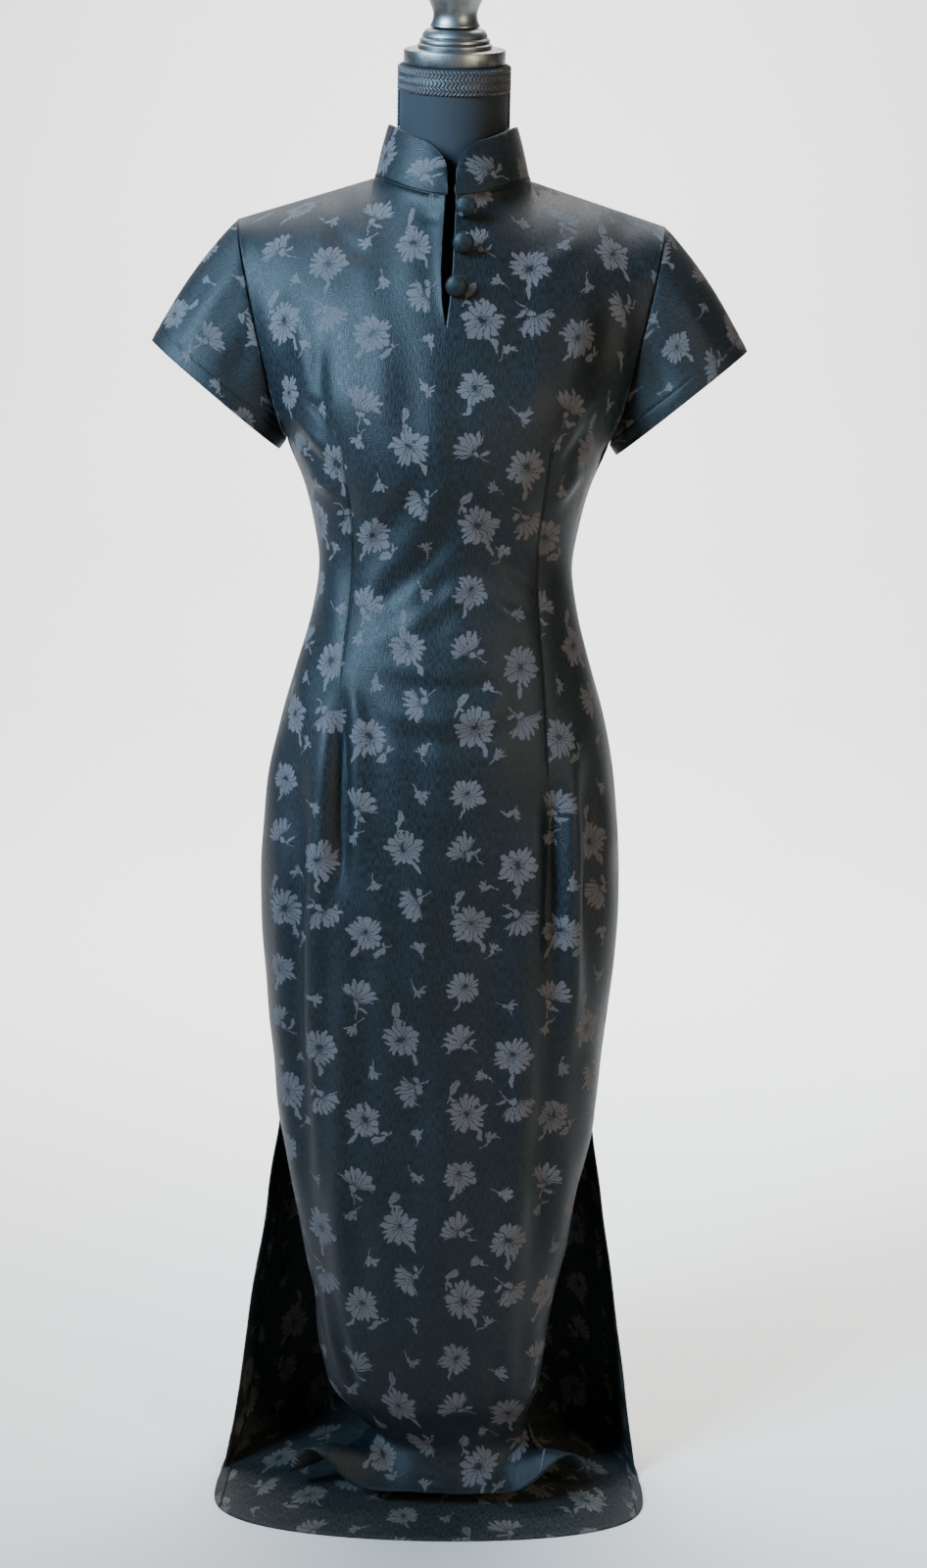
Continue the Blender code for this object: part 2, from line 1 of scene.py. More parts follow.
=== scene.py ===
"""Looks of a long cheongsam of figured satin on a limbless dress form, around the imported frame.

Metres, +Z up, the front faces -Y and the wearer's left is at +X. Every piece of cloth is a grid of rows
that run down and columns that run anticlockwise as seen from above, with its cut in its own UV map, in
metres, so that the figured design keeps its scale wherever the cloth goes.
"""
import logging
import math
from dataclasses import dataclass
from enum import Enum
from typing import Callable, Iterable, Optional, Sequence, Union

import bpy
import numpy as np
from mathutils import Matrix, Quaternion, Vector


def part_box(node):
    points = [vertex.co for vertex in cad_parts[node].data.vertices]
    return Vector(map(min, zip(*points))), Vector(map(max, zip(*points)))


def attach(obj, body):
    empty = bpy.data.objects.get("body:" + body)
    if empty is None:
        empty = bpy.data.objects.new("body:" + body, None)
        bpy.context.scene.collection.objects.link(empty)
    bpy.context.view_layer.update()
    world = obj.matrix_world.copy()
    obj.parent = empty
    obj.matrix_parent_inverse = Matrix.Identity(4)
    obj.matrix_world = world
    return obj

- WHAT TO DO
Take the lines above and print them exactly.

- EXERCISE RESULT
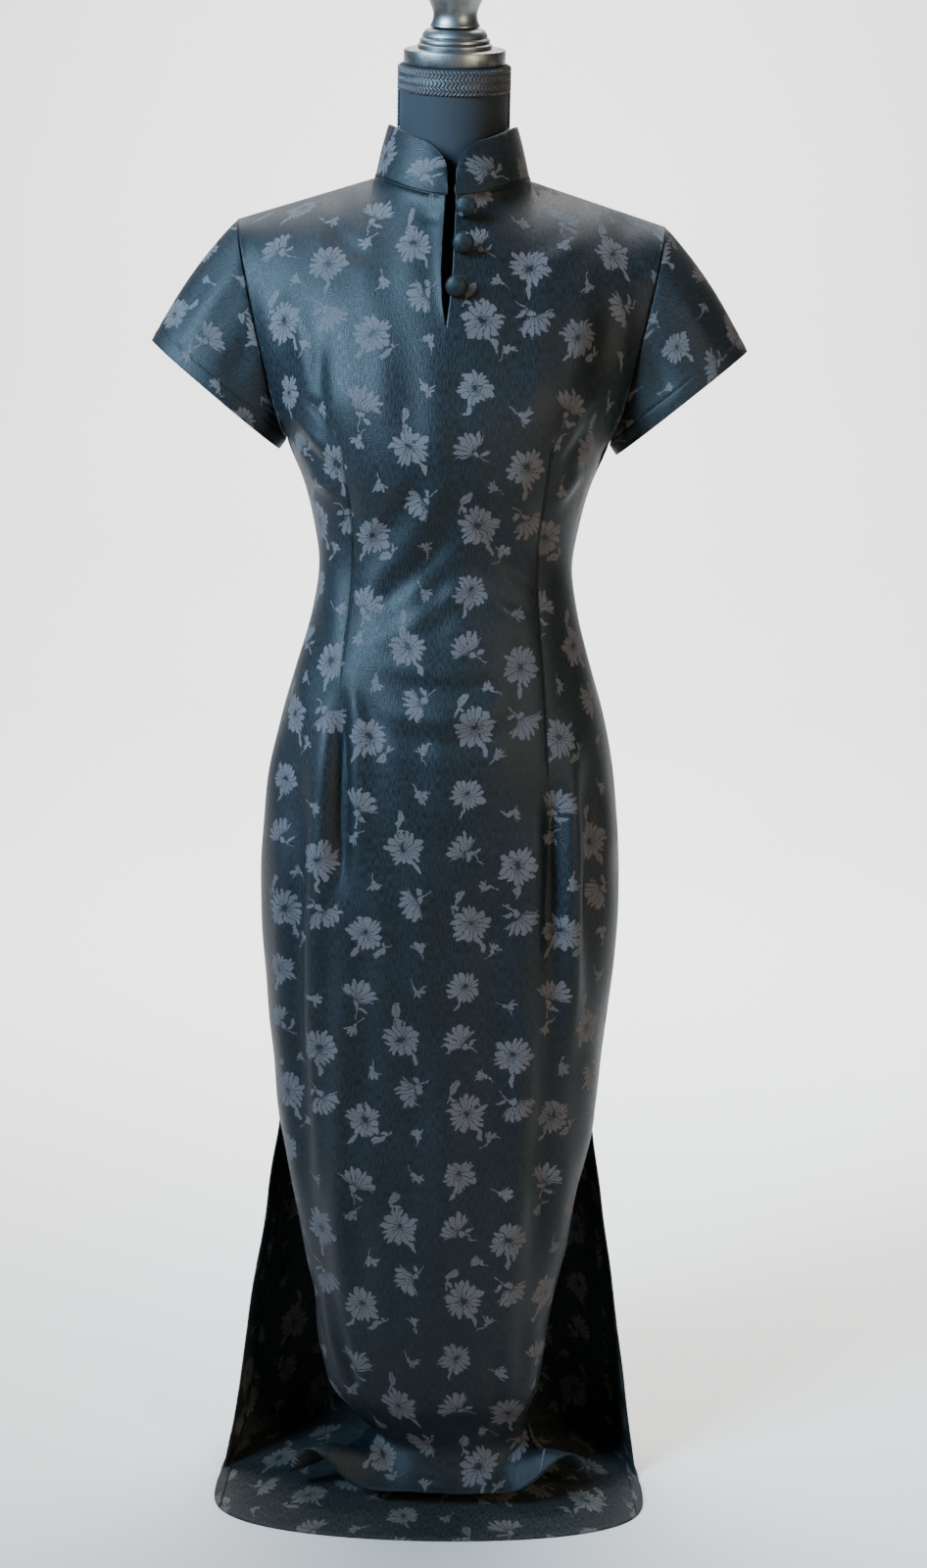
Continue the Blender code for this object: part 2, from line 1 of scene.py. More parts follow.
=== scene.py ===
"""Looks of a long cheongsam of figured satin on a limbless dress form, around the imported frame.

Metres, +Z up, the front faces -Y and the wearer's left is at +X. Every piece of cloth is a grid of rows
that run down and columns that run anticlockwise as seen from above, with its cut in its own UV map, in
metres, so that the figured design keeps its scale wherever the cloth goes.
"""
import logging
import math
from dataclasses import dataclass
from enum import Enum
from typing import Callable, Iterable, Optional, Sequence, Union

import bpy
import numpy as np
from mathutils import Matrix, Quaternion, Vector


def part_box(node):
    points = [vertex.co for vertex in cad_parts[node].data.vertices]
    return Vector(map(min, zip(*points))), Vector(map(max, zip(*points)))


def attach(obj, body):
    empty = bpy.data.objects.get("body:" + body)
    if empty is None:
        empty = bpy.data.objects.new("body:" + body, None)
        bpy.context.scene.collection.objects.link(empty)
    bpy.context.view_layer.update()
    world = obj.matrix_world.copy()
    obj.parent = empty
    obj.matrix_parent_inverse = Matrix.Identity(4)
    obj.matrix_world = world
    return obj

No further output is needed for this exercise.